The camera is available on your local WiFi and wired LAN network, which means that you can access and use it in a variety of ways. For example, if you have multiple IP cameras you may have a special piece of software on a computer connected to the same network. Each camera is registered and the computer can then record the footage for later review.

You can also access the camera feed from an application on your smartphone or tablet — if the maker of the camera has provided one. Alternatively, it’s usually possible to use a third-party application if you are mixing different brands of camera.

Up in the Clouds

IP cameras are not limited to the local network either. If you have a connection to the internet you can access them through a web service or, if you set your router up correctly, directly without an intervening step.

In general, that’s not recommended unless you know exactly what you are doing. Sometimes the cloud-based camera service needs you to pay a subscription fee and with others it’s free. Either way, this will allow you to access the camera system when you are not home through your internet connection. This is one of the most powerful functions of an IP camera and one of the main reasons they are so popular.

Don’t Be Alarmed

WiFi/IP cameras will usually alert you if there’s movement or louder noise than usual

Another useful function of IP camera software is that you can often link them to an alert system when a sound is detected or motion is seen. Basic IP cameras do this by marking our zones in the picture that should be watched for any changes. This lets you deactivate parts of the picture where a pet is likely to walk or curtains will blow, to give but two examples.
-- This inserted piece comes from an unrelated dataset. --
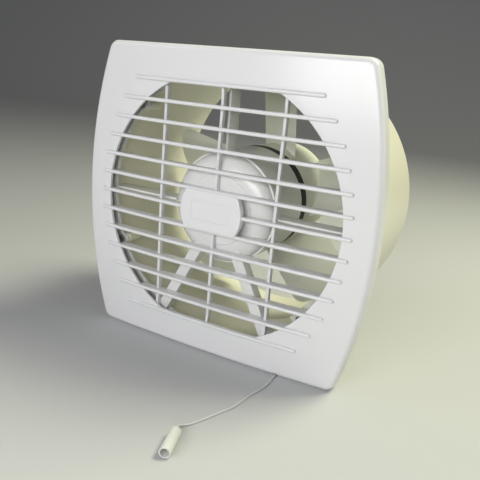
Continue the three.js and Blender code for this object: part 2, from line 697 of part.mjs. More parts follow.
function impellerBody() {
  const { hubRadius, hubWall, hubRearY, shoulder: round, bossRadius, recessRadius } = impeller;
  const bore = shaft.radius + seatGap;
  const inside = hubRadius - hubWall;
  const hollowRear = hubRearY - hubWall;
  const cone = [
    [recessRadius + hubWall, recessY - hubWall], [recessRadius + hubWall, hollowRear], [inside - round, hollowRear],
    [inside, hollowRear - round], [inside, hubFrontY],
  ];
  const hub = turn([
    [bore, hubFrontY + 4], [bossRadius, hubFrontY + 4], [bossRadius, recessY - hubWall], ...cone,
    [hubRadius, hubFrontY], [hubRadius, hubRearY - round], [hubRadius - 0.3 * round, hubRearY - 0.3 * round],
    [hubRadius - round, hubRearY], [recessRadius, hubRearY], [recessRadius, recessY], [bore, recessY],
    [bore, hubFrontY + 4],
  ], 30);
  const hollow = turn([[0, recessY - hubWall], ...cone, [inside, hubFrontY - 1], [0, hubFrontY - 1]], 30);
  const blade = cut(impellerBlade(), hollow);
  const blades = Array.from({ length: impeller.bladeCount }, (_, i) => (
    spin(blade, impeller.bladeAngle + 360 * i / impeller.bladeCount)));
  return join(hub, ...blades);
}

const hubWasher = () => sleeve(shaft.radius + seatGap, nut.washerRadius, nutSeatY, nutSeatY + nut.washerThickness, 16);

function hubNut() {
  const across = nut.acrossFlats / Math.sqrt(3);
  return cut(rod(across, nutY, nutY + nut.height, 6), rod(shaft.radius + seatGap, nutY - 1, nutY + nut.height + 1, 16));
}

// ---------------------------------------------------------------- wiring

/** The terminal block on the duct's inner wall, drawn on +x with its poles side by side along z. */
function terminalBlock() {
  const { width, frontY, length, poles } = terminal;
  const x0 = terminalX - terminal.height / 2;
  const body = box(x0, terminalRearX, frontY, frontY + length, -width / 2, width / 2);
  const ways = Array.from({ length: poles }, (_, i) => {
    const z = terminalPole(i);
    const way = move(rod(terminal.ways, frontY - 1, frontY + length + 1, 12), terminalX - 0.5, 0, z);
    const well = rod(1.9, 0, 4, 12).rotateZ(Math.PI / 2).translate(x0 + 3, frontY + length / 2, z);
    return [way, well];
  });
  return cut(body, ...ways.flat());
}

const terminalPole = (i) => (i - (terminal.poles - 1) / 2) * terminal.width / terminal.poles;

/** One clamping screw, drawn in its well on +x. */
function terminalScrew(pole) {
  const { frontY, length, height } = terminal;
  const head = rod(1.5, 0, 2.2, 12).rotateZ(-Math.PI / 2);
  return head.translate(terminalX - height / 2 + 0.4, frontY + length / 2, terminalPole(pole));
}

// ---------------------------------------------------------------- pull switch

const switchFloor = switchBottom + switchBox.wall;
const plungerTop = switchFloor + seatGap + 2 * spring.wire * spring.turns + plunger.stroke + plunger.height + 0.8;
const plungerBottom = plungerTop - plunger.height;

function switchCase() {
  const { wall, lid } = switchBox;
  const [bottom, top] = [switchBottom, switchTop];
  const open = switchFrontY + lid + seatGap;
  const body = box(switchX0, switchX1, open, switchRearY, bottom, top);
  const room = box(switchX0 + wall, switchX1 - wall, open - 1, switchRearY - wall, bottom + wall, top - wall);
  const cordHole = box(cordX - 1, cordX + 1, open - 1, cordDepth + 1, bottom - 1, bottom + wall + 1);
  const spindle = move(rod(0.9, open + 0.2, switchRearY - 0.5, 12), cordX + camOffset, 0, camZ);
  return join(cut(body, room, cordHole), spindle);
}

const camOffset = plunger.width / 2 + cam.radius + 0.5;
const camZ = plungerTop - 2;

const switchLid = () => box(switchX0, switchX1, switchFrontY, switchFrontY + switchBox.lid,
  switchBottom, switchTop);

function switchPlunger() {
  const w = plunger.width / 2;
  const room = (switchRearY - switchBox.wall) - (switchFrontY + switchBox.lid);
  const half = room / 2 - seatGap;
  const body = box(cordX - w, cordX + w, cordDepth - half, cordDepth + half, plungerBottom, plungerTop);
  const hole = rod(cord.radius + seatGap, -1, 2, 12).rotateX(Math.PI / 2);
  return cut(body, move(hole, cordX, cordDepth, plungerBottom));
}

/** The return spring under the plunger: one wire wound as a helix about the cord. */
function returnSpring() {
  const [z0, z1] = [switchFloor + seatGap + spring.wire, plungerBottom - seatGap - spring.wire];
  const steps = spring.turns * 8;
  const sides = 5;
  const rings = Array.from({ length: steps + 1 }, (_, i) => {
    const a = 2 * Math.PI * i / 8;
    return Array.from({ length: sides }, (_, k) => {
      const b = 2 * Math.PI * k / sides;
      const r = spring.radius + spring.wire * Math.cos(b);
      return [cordX + r * Math.cos(a), cordDepth + r * Math.sin(a), z0 + (z1 - z0) * i / steps + spring.wire * Math.sin(b)];
    });
  });
  return skin(rings);
}

function ratchetCam() {
  const shape = new THREE.Shape();
  for (let i = 0; i < cam.teeth; i += 1) {
    const a = 2 * Math.PI * i / cam.teeth;
    const b = a + 1.6 * Math.PI / cam.teeth;
    const inner = cam.radius - cam.tooth;
    const start = [inner * Math.cos(a), inner * Math.sin(a)];
    if (i === 0) shape.moveTo(...start);
    else shape.lineTo(...start);
    shape.lineTo(cam.radius * Math.cos(b), cam.radius * Math.sin(b));
  }
  const y0 = cordDepth - cam.thickness / 2;
  const wheel = cut(prism(shape, y0, y0 + cam.thickness), rod(0.9 + seatGap, y0 - 1, y0 + cam.thickness + 1, 12));
  return move(wheel, cordX + camOffset, 0, camZ);
}

// ---------------------------------------------------------------- pull cord

const cordZ = tableZ + cord.radius + cord.clear;

const upperCord = () => move(
  rod(cord.radius, cordZ + cord.radius + seatGap, plungerBottom + 1.4, cord.sides).rotateX(Math.PI / 2), cordX, cordDepth, 0);

/** The free cord along the table, rising at last into the handle along the handle's own axis. */
function freeCord() {
  const [hx, hy] = handleStart;
  const [ux, uy] = [Math.sin(radians(-handleTurn)), -Math.cos(radians(handleTurn))];
  const axisZ = tableZ + handle.radius;
  const intoHandle = [[-7.5, cordZ + 0.9], [-4.2, axisZ - 0.5], [-2.2, axisZ], [0, axisZ], [1.9, axisZ]];
  const route = [
    [cordX, cordDepth + cord.radius, cordZ],
    ...cordRoute.map(([x, y]) => [x, y, cordZ]),
    ...intoHandle.map(([d, z]) => [hx + ux * d, hy + uy * d, z]),
  ];
  return tube(route, cord.radius, cord.sides, 5 * cord.radius);
}

/** The handle: a small tube, open at its free end and drawn in where the cord enters. */
function cordHandle() {
  const { radius, length, wall, round, cordHole } = handle;
  const inner = radius - wall;
  const body = turn([
    [cordHole, 0], [radius - round, 0], [radius - 0.3 * round, 0.3 * round], [radius, round],
    [radius, length], [inner, length], [inner, 2.4], [cordHole, 2.4], [cordHole, 0],
  ], 20);
  body.rotateZ(Math.PI);
  body.rotateZ(-radians(handleTurn));
  return body;
}

// ---------------------------------------------------------------- assembly

const finish = {
  gloss: { color: 0xe3e4e6, roughness: 0.22, metalness: 0 },
  white: { color: 0xe6e6e2, roughness: 0.35, metalness: 0 },
  cream: { color: 0xe8e7d2, roughness: 0.4, metalness: 0 },
  blade: { color: 0xdfe2da, roughness: 0.45, metalness: 0 },
  black: { color: 0x1b1f1e, roughness: 0.4, metalness: 0 },
  steel: { color: 0x9fa3a5, roughness: 0.35, metalness: 1 },
  lamination: { color: 0x6f7376, roughness: 0.5, metalness: 0.9 },
  zinc: { color: 0xb3b5b4, roughness: 0.5, metalness: 0.8 },
  bronze: { color: 0xa9814e, roughness: 0.45, metalness: 0.9 },
  tape: { color: 0xc9b56a, roughness: 0.5, metalness: 0 },
  nylon: { color: 0xd8d8cd, roughness: 0.5, metalness: 0 },
  cord: { color: 0xcfd3d2, roughness: 0.8, metalness: 0 },
};

const fan = new THREE.Group();

function add(name, geometry, look, place = {}) {
  const mesh = new THREE.Mesh(geometry, new THREE.MeshStandardMaterial(finish[look]));
  mesh.name = name;
  if (place.position) mesh.position.set(...place.position);
  if (place.turn) mesh.rotation.y = -radians(place.turn);
  fan.add(mesh);
  return mesh;
}

add('front_cover', frontCover(), 'gloss');
add('duct_housing', ductHousing(), 'cream');
add('motor_bracket', motorBracket(), 'white');
add('leg_cover_left', legCover(), 'white', { turn: -90 - legs.spread });
add('leg_cover_right', legCover(), 'white', { turn: -90 + legs.spread });
ringScrews.angles.forEach((angle, i) => {
  add(`bracket_screw_${i + 1}`, move(screw(ringScrews, ring.frontY - seatGap), ringScrewRadius, 0, 0), 'steel', { turn: angle });
});
add('motor_end_cap', motorEndCap(), 'black');
add('stator_core', statorCore(), 'lamination');
add('coil_bobbin', coilBobbin(), 'nylon');
add('motor_coil', motorCoil(), 'tape');
add('front_bearing_bar', frontBearingBar(), 'zinc');
add('rear_bearing_bar', rearBearingBar(), 'zinc');
add('front_bush', bush(frontBarY - bearing.bushLength), 'bronze');
add('rear_bush', bush(rearBarY + 0.5), 'bronze');
[-1, 1].forEach((side, i) => {
  add(`motor_screw_${i + 1}`, motorScrew(), 'steel', { position: [side * motorScrews.x, 0, 0] });
});
add('rotor', rotorBody(), 'zinc');
add('motor_shaft', motorShaft(), 'steel');
add('impeller', impellerBody(), 'blade');
add('hub_washer', hubWasher(), 'steel');
add('hub_nut', hubNut(), 'steel');
add('terminal_block', terminalBlock(), 'nylon', { turn: terminal.angle });
for (let pole = 0; pole < terminal.poles; pole += 1) {
  add(`terminal_screw_${pole + 1}`, terminalScrew(pole), 'steel', { turn: terminal.angle });
}
add('switch_case', switchCase(), 'nylon');
add('switch_lid', switchLid(), 'nylon');
add('switch_plunger', switchPlunger(), 'white');
add('switch_cam', ratchetCam(), 'black');
add('return_spring', returnSpring(), 'steel');
add('upper_cord', upperCord(), 'cord');
add('pull_cord', freeCord(), 'cord');
add('cord_handle', cordHandle(), 'nylon', { position: [...handleStart, tableZ + handle.radius] });

// Stand the fan on its cover's lower edge, with the origin under the middle of its depth.
fan.position.set(0, (badge.proud - duct.rearY) / 2, cover.halfHeight);

const windowFan = new THREE.Group();
windowFan.add(fan);

export default windowFan;
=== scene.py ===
"""Looks of a window exhaust fan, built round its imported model.

The fan's axis runs along Y and its front looks along -Y. Shapes are worked out with numpy in
fan coordinates, in metres: x to the right, z up from the fan axis, and y the depth behind the
plane of the cover's bars. place() moves them to where the fan stands.
"""

import json
import math

import bmesh
import bpy
import numpy as np
from mathutils import Matrix, Vector


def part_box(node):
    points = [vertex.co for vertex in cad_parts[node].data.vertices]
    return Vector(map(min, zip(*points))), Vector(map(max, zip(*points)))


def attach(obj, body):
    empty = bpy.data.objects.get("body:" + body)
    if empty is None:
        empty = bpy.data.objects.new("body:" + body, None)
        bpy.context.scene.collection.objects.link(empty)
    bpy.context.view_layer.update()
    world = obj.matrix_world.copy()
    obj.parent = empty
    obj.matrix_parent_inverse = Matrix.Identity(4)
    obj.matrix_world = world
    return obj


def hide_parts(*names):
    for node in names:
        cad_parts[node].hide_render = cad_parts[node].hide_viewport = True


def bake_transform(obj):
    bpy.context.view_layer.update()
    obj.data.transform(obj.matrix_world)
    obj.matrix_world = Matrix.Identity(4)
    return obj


bl_info = {
    "name": "Window exhaust fan",
    "version": (1, 0, 0),
    "blender": (4, 5, 0),
    "location": "View3D > Sidebar > Exhaust fan",
    "description": "Builds the surfaces, finishes and stage of a duct fan with a slatted cover",
    "category": "Object",
}

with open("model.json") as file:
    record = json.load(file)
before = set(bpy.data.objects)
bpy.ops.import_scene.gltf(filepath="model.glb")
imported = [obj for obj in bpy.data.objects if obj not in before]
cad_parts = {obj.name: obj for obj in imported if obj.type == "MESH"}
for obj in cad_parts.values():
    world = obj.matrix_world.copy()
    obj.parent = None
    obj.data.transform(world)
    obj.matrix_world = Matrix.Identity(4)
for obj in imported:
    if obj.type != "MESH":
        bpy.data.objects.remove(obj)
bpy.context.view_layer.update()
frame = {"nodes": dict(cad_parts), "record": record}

MM = 0.001
NAME_PLATE_PROUD = 2.7 * MM
COVER_LOW, COVER_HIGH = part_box("front_cover")
AXIS_Z = (COVER_LOW.z + COVER_HIGH.z) / 2
FACE_Y = COVER_LOW.y + NAME_PLATE_PROUD
ORIGIN = np.array([0.0, FACE_Y, AXIS_Z])
SEAT_GAP = 0.3 * MM
# a radius that is small enough to close an end
CLOSED = 1e-6

# the screws that hold the hoop: their directions in degrees, and the radius of their holes
RING_SCREW_ANGLES = (42, 138, 205, 335)
RING_SCREW_HOLE = 1.8 * MM

# where the free cord lies, x and y in fan coordinates, in millimetres
CORD_ROUTE = (
    (55.297, 10.667), (55.4, 3.6), (56.2, -4.5), (56.3, -12.9), (55.2, -20.0), (53.8, -26.4),
    (52.8, -36.0), (51.4, -46.0), (48.1, -55.1), (44.5, -65.3), (40.6, -74.5),
)
HANDLE_START = (39.5, -87.3)
# distances from the handle's end, and heights above the table, in millimetres
CORD_RISE = ((-7.5, 1.65), (-4.2, 2.85), (-2.2, 3.35), (0.0, 3.35), (1.9, 3.35))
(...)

If the IP camera has a microphone you can also often set a level that the noise should not exceed and then also get an alert. So if some nefarious people break a window you’ll know immediately wherever you are.

There are now also artificially-intelligent smart cameras such as the Nest IQ, which can even recognise faces.

Hooking it Up

IP cameras are generally much easier to install and use than CCTV cameras. You usually don’t need much in the way of tooling and unless you insist on using wired network cabling you don’t have to take on the arduous job of drilling holes in walls or routeing cables through the ceiling.

Prepping

Before you go and mount or place your WiFi camera in its final spot, you’ll have to set it up first. In general, there are two ways to do this.

If your router and the camera both have WPS button, you can usually get them connected to each other by pressing both buttons as their manuals instruct and waiting for all the lights to go green. That’s the gist, but different devices may have alternate riffs on this idea.

The most reliable way to get the camera working is to connect it to your router with a length of ethernet cable. There is usually a short fly lead included in the box for this very purpose. Here are the general steps:

  • Connect the camera to power
  • Connect the router and camera with the ethernet lead
  • Check the manual for the camera’s local IP address
  • Use the browser on a computer or other device on the LAN to connect to the camera
  • Enter the camera’s IP address in the browser
  • Enter the default username and password
  • Adjust the settings of the camera (e.g. WiFi password)

You’ll have to do this once for each camera and again if you ever change your WiFi details or reset the camera for some reason.

In Range

Since the camera uses WiFi it only matters that it is within the WiFi footprint of your home. If you have a large home then you may have to use a WiFi repeater or (if you want to be forward thinking) a WiFi mesh such as Google WiFi or the Devolo Gigagate.

In or Out

Finally, make sure that you use the right camera for the location. Cameras are explicitly made for indoor or outdoor use, mixing them up means putting a camera in harm’s way when it rains or overpaying for a camera placed safely indoors.

Getting in on the Action

IP cameras make a whole lot of sense in this world of constant danger and anxiety about our safety. You’ll want to think carefully about your camera choice and find the best IP camera for you. IP cameras also introduce risk in the form of privacy concerns, so you may also want to invest in a secure router like F-Secure’s Sense for that extra peace of mind.